DIRECTIVE
For the listing below, give the count of lines containing "object", and no other text.

+++

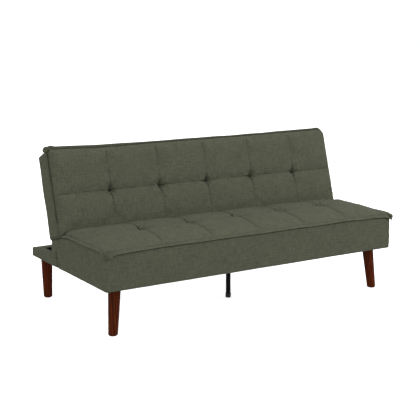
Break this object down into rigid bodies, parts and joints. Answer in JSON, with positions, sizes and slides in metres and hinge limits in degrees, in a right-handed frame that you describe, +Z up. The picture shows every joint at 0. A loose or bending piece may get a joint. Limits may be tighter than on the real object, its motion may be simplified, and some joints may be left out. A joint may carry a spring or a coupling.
{
  "type": "futon sofa bed",
  "caption": "Armless click-clack sofa bed: tufted seat and backrest in woven fabric, tapered wooden legs, and a back that folds down flat to make a bed.",
  "frame": {"origin": "on the floor, under the middle of the box around the whole sofa", "axes": "+X to the right seen from the front, along the sofa; +Y from the front apron to the back; +Z up"},
  "size_m": [1.68, 0.865, 0.8093],
  "materials": {
    "upholstery_fabric": "matte",
    "lining_cloth": "matte",
    "seat_foam": "matte",
    "frame_timber": "matte",
    "hardboard": "matte",
    "stained_wood": "satin",
    "zinc_steel": "satin",
    "black_steel": "satin",
    "foot_rubber": "matte",
    "glide_nylon": "matte"
  },
  "bodies": {
    "root": {"leg_front_left": "stained_wood", "glide_front_left": "glide_nylon", "hanger_bolt_front_left": "zinc_steel", "leg_plate_front_left": "zinc_steel", "leg_front_right": "stained_wood", "glide_front_right": "glide_nylon", "hanger_bolt_front_right": "zinc_steel", "leg_plate_front_right": "zinc_steel", "leg_rear_left": "stained_wood", "glide_rear_left": "glide_nylon", "hanger_bolt_rear_left": "zinc_steel", "leg_plate_rear_left": "zinc_steel", "leg_rear_right": "stained_wood", "glide_rear_right": "glide_nylon", "hanger_bolt_rear_right": "zinc_steel", "leg_plate_rear_right": "zinc_steel", "centre_leg_tube": "black_steel", "centre_leg_foot": "foot_rubber", "centre_leg_flange": "black_steel", "seat_rail_front": "frame_timber", "seat_rail_rear": "frame_timber", "seat_rail_left": "frame_timber", "seat_rail_right": "frame_timber", "seat_beam_centre": "frame_timber", "slat_far_left": "frame_timber", "slat_left": "frame_timber", "slat_middle": "frame_timber", "slat_right": "frame_timber", "slat_far_right": "frame_timber", "seat_foam": "seat_foam", "seat_pad": "upholstery_fabric", "seat_apron_front": "upholstery_fabric", "seat_panel_left": "upholstery_fabric", "seat_panel_right": "upholstery_fabric", "seat_rear_cover": "lining_cloth", "dust_cover": "lining_cloth", "rear_frame_left": "frame_timber", "rear_frame_right": "frame_timber", "rear_frame_back": "frame_timber", "rear_rail_cover_left": "upholstery_fabric", "rear_rail_cover_right": "upholstery_fabric", "rear_rail_cover_back": "upholstery_fabric", "frame_bolt_left": "zinc_steel", "frame_bolt_right": "zinc_steel", "hinge_base_left": "black_steel", "hinge_base_right": "black_steel", "hinge_rivet_left": "zinc_steel", "hinge_rivet_right": "zinc_steel"},
    "backrest": {"back_pad": "upholstery_fabric", "back_border": "upholstery_fabric", "back_foam": "seat_foam", "back_board": "hardboard", "back_rear_cover": "upholstery_fabric", "back_rail_bottom": "frame_timber", "back_rail_top": "frame_timber", "back_stile_left": "frame_timber", "back_stile_right": "frame_timber", "back_stile_centre": "frame_timber", "hinge_arm_left": "black_steel", "hinge_arm_right": "black_steel"}
  },
  "joints": [
    {"name": "backrest_recline", "type": "hinge", "parent": "root", "child": "backrest", "pos_m": [0, 0.1325, 0.309], "axis": [-1, 0, 0], "range_deg": [-8, 74]}
  ]
}
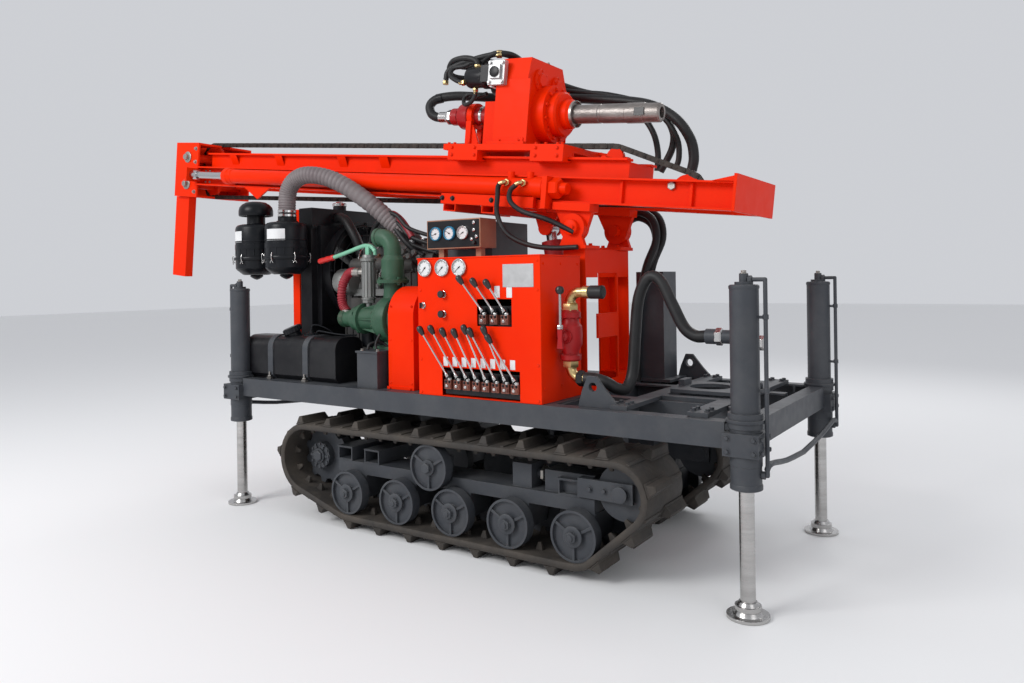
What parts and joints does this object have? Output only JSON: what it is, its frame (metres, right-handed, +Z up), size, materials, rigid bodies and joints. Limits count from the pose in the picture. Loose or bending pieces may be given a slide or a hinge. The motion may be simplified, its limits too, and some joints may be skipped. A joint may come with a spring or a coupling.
{
  "type": "water well drilling rig",
  "caption": "Tracked water well drilling rig with its mast laid down, four jack legs, a power head, an engine with a water pump, and an operator's valve cabinet.",
  "frame": {"origin": "on the ground, at the centre of the object's box", "axes": "+X along the machine towards the drilling end, +Y away from the operator's side, +Z up"},
  "size_m": [3.8052, 1.1701, 2.1202],
  "materials": {
    "belt_rubber": "matt",
    "slate_paint": "satin",
    "jack_steel": "satin",
    "engine_paint": "satin",
    "black_paint": "satin",
    "black_plastic": "satin",
    "grey_duct": "satin",
    "red_paint": "gloss",
    "green_paint": "satin",
    "grey_casting": "satin",
    "bare_steel": "satin",
    "bright_steel": "polished",
    "copper_paint": "satin",
    "dark_red_paint": "gloss",
    "hose_rubber": "satin",
    "chrome_rod": "polished",
    "chain_steel": "oiled",
    "worn_steel": "worn"
  },
  "bodies": {
    "chassis": {"track_near": "belt_rubber", "track_far": "belt_rubber", "track_frames": "slate_paint", "track_rollers": "slate_paint", "idlers": "slate_paint", "sprockets": "slate_paint", "deck_frame": "slate_paint", "jack_barrels": "slate_paint", "hydraulic_pipes": "slate_paint", "engine": "engine_paint", "radiator": "black_paint", "fuel_tank": "black_paint", "air_filters": "black_plastic", "intake_duct": "grey_duct", "rest_post": "red_paint", "water_pump": "green_paint", "hand_primer": "grey_casting", "belt_guard": "red_paint", "battery_box": "slate_paint", "control_cabinet": "red_paint", "valve_banks": "bare_steel", "control_levers": "bright_steel", "gauges": "bright_steel", "instrument_box": "copper_paint", "water_valve": "dark_red_paint", "mast_column": "red_paint", "hydraulic_tank": "slate_paint", "side_tower": "slate_paint", "drill_floor": "slate_paint", "manifold": "slate_paint", "deck_hoses": "hose_rubber"},
    "leg_back_near": {"jack_foot_back_near": "jack_steel"},
    "leg_back_far": {"jack_foot_back_far": "jack_steel"},
    "leg_front_near": {"jack_foot_front_near": "jack_steel"},
    "leg_front_far": {"jack_foot_front_far": "jack_steel"},
    "fan_wheel": {"fan": "black_plastic"},
    "clamp_plate": {"floor_clamp": "slate_paint"},
    "cradle_frame": {"cradle": "red_paint", "feed_cylinder": "red_paint"},
    "lift_cylinder": {"lift_barrel": "dark_red_paint"},
    "lift_ram": {"lift_rod": "chrome_rod"},
    "mast": {"mast_beam": "red_paint", "crown": "red_paint", "feed_rod": "chrome_rod", "feed_chain": "chain_steel", "crown_arm": "red_paint"},
    "power_head": {"carriage": "red_paint", "gearbox": "red_paint", "head_motors": "dark_red_paint", "head_hoses": "hose_rubber"},
    "drill_spindle": {"spindle": "worn_steel"}
  },
  "joints": [
    {"name": "mast_raise", "type": "hinge", "parent": "chassis", "child": "cradle_frame", "pos_m": [1.01561, 0, 1.335], "axis": [0, 1, 0], "range_deg": [0, 83.85]},
    {"name": "mast_slide", "type": "slide", "parent": "cradle_frame", "child": "mast", "axis": [-0.9942, 0, 0.1071], "range_m": [0, 0.59]},
    {"name": "head_slide", "type": "slide", "parent": "mast", "child": "power_head", "axis": [0.9942, 0, -0.1071], "range_m": [-1.6, 0.1]},
    {"name": "spindle_spin", "type": "hinge", "parent": "power_head", "child": "drill_spindle", "pos_m": [1.06992, 0, 1.83908], "axis": [0.9942, 0, -0.1071], "continuous": true},
    {"name": "lift_cylinder_swing", "type": "hinge", "parent": "chassis", "child": "lift_cylinder", "pos_m": [0.87061, 0, 0.76], "axis": [0, 1, 0], "range_deg": [-2, 20.6]},
    {"name": "lift_ram_slide", "type": "slide", "parent": "lift_cylinder", "child": "lift_ram", "axis": [-0.1574, 0, 0.9875], "range_m": [-0.005, 0.2312]},
    {"name": "fan_spin", "type": "hinge", "parent": "chassis", "child": "fan_wheel", "pos_m": [-0.43439, 0.01, 1.18], "axis": [1, 0, 0], "continuous": true},
    {"name": "clamp_plate_lift", "type": "hinge", "parent": "chassis", "child": "clamp_plate", "pos_m": [1.67561, 0, 0.6753], "axis": [0, 1, 0], "range_deg": [0, 110]},
    {"name": "jack_back_near", "type": "slide", "parent": "chassis", "child": "leg_back_near", "axis": [0, 0, 1], "range_m": [-0.12, 0.36]},
    {"name": "jack_back_far", "type": "slide", "parent": "chassis", "child": "leg_back_far", "axis": [0, 0, 1], "range_m": [-0.12, 0.36]},
    {"name": "jack_front_near", "type": "slide", "parent": "chassis", "child": "leg_front_near", "axis": [0, 0, 1], "range_m": [-0.12, 0.36]},
    {"name": "jack_front_far", "type": "slide", "parent": "chassis", "child": "leg_front_far", "axis": [0, 0, 1], "range_m": [-0.12, 0.36]}
  ],
  "couplings": [
    {"joint": "lift_cylinder_swing", "follows": "mast_raise", "ratio": 0.2218},
    {"joint": "lift_ram_slide", "follows": "mast_raise", "m_per_rad": 0.15456}
  ]
}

+++

EXERCISE OUTPUT
3